>> Begin RECORDED DATA

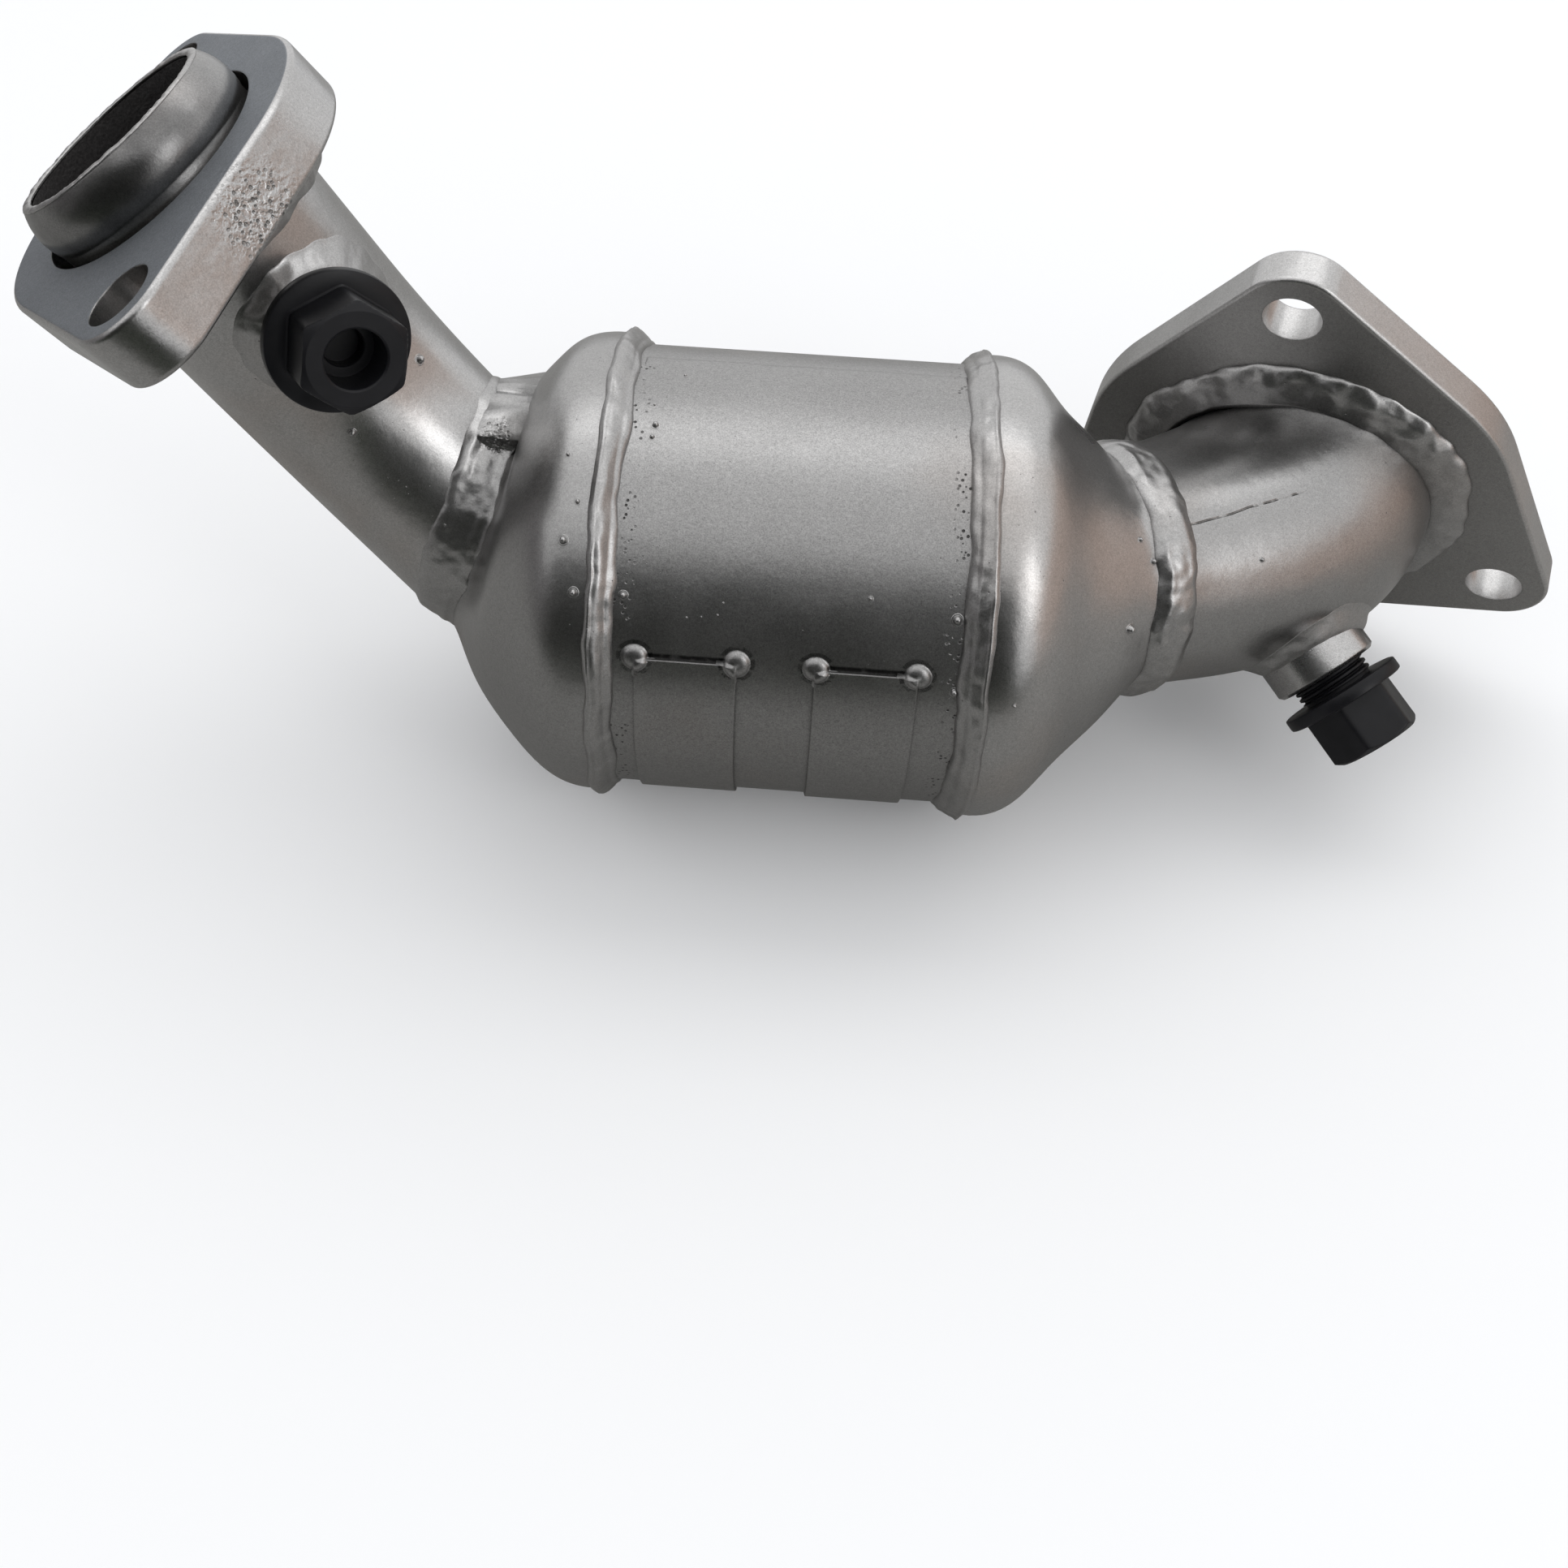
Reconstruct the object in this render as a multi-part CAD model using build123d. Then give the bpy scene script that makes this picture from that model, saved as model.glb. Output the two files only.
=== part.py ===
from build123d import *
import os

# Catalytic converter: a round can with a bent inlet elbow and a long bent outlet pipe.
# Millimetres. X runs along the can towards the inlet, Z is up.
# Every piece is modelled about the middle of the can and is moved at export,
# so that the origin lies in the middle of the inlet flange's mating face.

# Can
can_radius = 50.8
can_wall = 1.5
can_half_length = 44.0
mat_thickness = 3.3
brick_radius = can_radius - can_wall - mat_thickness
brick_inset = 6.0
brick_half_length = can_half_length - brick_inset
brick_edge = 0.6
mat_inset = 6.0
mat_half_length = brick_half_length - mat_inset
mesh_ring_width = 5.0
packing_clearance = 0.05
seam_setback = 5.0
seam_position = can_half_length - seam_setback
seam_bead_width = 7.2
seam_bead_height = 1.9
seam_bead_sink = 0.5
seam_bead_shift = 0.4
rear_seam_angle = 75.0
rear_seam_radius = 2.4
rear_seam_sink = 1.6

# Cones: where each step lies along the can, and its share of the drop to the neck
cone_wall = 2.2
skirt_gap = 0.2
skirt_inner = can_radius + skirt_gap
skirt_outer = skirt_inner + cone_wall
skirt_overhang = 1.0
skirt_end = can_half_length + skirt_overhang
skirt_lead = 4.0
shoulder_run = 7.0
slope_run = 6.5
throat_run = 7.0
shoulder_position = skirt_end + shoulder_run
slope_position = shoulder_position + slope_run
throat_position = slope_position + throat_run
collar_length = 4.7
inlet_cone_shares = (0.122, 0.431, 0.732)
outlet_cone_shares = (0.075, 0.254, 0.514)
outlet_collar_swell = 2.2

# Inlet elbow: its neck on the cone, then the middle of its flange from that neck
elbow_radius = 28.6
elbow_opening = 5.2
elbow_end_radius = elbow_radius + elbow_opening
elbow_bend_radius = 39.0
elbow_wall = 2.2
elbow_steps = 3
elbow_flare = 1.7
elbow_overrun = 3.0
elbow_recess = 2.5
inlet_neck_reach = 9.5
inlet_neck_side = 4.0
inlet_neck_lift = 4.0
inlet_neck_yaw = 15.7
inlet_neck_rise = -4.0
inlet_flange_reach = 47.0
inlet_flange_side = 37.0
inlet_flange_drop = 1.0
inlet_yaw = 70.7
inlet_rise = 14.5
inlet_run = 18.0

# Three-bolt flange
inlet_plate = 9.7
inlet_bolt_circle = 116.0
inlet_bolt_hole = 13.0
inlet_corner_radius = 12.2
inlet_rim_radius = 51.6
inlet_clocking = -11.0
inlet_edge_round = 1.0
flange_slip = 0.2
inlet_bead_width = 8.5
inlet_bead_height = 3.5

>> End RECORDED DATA
>> Begin RECORDED DATA

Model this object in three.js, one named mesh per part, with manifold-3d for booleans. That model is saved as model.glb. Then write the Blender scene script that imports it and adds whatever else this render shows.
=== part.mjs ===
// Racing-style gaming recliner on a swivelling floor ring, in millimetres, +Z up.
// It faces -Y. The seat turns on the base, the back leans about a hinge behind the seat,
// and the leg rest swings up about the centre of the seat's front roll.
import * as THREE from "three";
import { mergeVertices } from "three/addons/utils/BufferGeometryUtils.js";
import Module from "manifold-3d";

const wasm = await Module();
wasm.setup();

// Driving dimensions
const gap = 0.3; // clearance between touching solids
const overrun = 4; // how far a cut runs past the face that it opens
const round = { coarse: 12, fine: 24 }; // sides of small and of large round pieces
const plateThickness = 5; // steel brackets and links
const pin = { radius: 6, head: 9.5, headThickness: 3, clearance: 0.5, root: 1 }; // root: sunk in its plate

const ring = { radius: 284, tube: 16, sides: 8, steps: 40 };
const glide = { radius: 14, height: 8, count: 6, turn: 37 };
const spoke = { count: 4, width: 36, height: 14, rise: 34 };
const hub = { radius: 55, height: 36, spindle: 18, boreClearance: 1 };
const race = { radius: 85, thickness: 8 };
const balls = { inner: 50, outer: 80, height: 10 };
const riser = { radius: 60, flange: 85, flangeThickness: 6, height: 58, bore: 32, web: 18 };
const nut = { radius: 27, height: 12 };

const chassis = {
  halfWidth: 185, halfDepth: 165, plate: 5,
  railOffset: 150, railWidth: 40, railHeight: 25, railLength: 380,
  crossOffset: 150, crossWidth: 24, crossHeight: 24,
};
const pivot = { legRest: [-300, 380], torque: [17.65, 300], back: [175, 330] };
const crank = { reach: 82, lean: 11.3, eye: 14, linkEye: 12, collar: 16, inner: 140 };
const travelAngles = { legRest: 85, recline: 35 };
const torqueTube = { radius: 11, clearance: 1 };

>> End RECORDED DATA
>> Begin RECORDED DATA

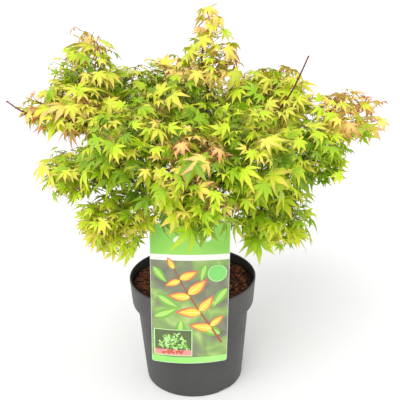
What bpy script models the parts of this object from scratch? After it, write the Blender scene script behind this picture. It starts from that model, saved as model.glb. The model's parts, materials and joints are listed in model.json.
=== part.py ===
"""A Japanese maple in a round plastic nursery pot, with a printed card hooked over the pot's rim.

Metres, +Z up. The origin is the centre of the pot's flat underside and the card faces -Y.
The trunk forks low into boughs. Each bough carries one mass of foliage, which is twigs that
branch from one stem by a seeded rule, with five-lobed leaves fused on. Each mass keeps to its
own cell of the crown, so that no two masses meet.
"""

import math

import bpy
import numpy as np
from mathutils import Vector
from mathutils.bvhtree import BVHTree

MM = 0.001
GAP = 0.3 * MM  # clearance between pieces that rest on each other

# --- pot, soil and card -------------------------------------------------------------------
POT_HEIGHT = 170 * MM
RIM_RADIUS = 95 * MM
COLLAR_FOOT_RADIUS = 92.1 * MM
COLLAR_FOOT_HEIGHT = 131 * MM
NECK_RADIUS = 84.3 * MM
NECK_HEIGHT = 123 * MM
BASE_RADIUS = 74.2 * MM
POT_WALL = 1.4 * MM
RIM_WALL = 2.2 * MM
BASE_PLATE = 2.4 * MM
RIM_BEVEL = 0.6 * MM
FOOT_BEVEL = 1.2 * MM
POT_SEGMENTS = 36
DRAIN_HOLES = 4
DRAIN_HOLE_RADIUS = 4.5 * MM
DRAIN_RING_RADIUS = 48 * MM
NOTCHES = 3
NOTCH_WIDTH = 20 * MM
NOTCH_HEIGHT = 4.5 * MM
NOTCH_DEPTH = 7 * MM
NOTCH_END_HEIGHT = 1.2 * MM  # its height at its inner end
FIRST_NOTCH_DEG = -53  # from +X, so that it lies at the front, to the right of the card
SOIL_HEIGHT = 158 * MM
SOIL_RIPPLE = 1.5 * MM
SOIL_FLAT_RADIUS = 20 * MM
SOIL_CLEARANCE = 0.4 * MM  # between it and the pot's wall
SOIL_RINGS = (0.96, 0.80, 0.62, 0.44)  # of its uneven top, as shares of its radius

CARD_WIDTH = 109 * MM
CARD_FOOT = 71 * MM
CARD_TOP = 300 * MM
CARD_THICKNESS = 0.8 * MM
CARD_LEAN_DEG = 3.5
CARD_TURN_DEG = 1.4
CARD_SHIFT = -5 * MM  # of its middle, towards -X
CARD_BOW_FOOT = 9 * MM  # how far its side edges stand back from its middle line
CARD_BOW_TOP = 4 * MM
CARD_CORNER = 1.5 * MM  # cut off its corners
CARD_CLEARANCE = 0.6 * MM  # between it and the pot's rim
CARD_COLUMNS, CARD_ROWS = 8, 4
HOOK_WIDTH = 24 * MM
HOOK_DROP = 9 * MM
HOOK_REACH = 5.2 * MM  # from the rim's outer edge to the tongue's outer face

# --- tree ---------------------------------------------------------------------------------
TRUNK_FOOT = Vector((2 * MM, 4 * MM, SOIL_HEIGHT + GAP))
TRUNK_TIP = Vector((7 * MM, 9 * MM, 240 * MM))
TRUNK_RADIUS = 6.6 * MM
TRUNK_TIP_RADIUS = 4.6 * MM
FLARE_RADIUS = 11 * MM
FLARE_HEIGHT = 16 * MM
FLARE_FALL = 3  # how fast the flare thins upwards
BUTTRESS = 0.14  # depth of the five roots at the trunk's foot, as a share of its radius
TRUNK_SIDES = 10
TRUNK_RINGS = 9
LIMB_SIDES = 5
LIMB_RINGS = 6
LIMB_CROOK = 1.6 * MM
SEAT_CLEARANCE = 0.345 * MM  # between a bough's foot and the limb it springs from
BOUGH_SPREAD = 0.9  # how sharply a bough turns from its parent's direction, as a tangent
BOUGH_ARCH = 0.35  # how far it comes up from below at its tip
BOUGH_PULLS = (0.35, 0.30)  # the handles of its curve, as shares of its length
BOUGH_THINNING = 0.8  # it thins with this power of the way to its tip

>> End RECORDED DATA

Write out exactly the lines running from the line containing "Model this object" to the line containing "27, height: 12", with both of those lines included.

▶ **RESPONSE TO THIS EXERCISE**:
Model this object in three.js, one named mesh per part, with manifold-3d for booleans. That model is saved as model.glb. Then write the Blender scene script that imports it and adds whatever else this render shows.
=== part.mjs ===
// Racing-style gaming recliner on a swivelling floor ring, in millimetres, +Z up.
// It faces -Y. The seat turns on the base, the back leans about a hinge behind the seat,
// and the leg rest swings up about the centre of the seat's front roll.
import * as THREE from "three";
import { mergeVertices } from "three/addons/utils/BufferGeometryUtils.js";
import Module from "manifold-3d";

const wasm = await Module();
wasm.setup();

// Driving dimensions
const gap = 0.3; // clearance between touching solids
const overrun = 4; // how far a cut runs past the face that it opens
const round = { coarse: 12, fine: 24 }; // sides of small and of large round pieces
const plateThickness = 5; // steel brackets and links
const pin = { radius: 6, head: 9.5, headThickness: 3, clearance: 0.5, root: 1 }; // root: sunk in its plate

const ring = { radius: 284, tube: 16, sides: 8, steps: 40 };
const glide = { radius: 14, height: 8, count: 6, turn: 37 };
const spoke = { count: 4, width: 36, height: 14, rise: 34 };
const hub = { radius: 55, height: 36, spindle: 18, boreClearance: 1 };
const race = { radius: 85, thickness: 8 };
const balls = { inner: 50, outer: 80, height: 10 };
const riser = { radius: 60, flange: 85, flangeThickness: 6, height: 58, bore: 32, web: 18 };
const nut = { radius: 27, height: 12 };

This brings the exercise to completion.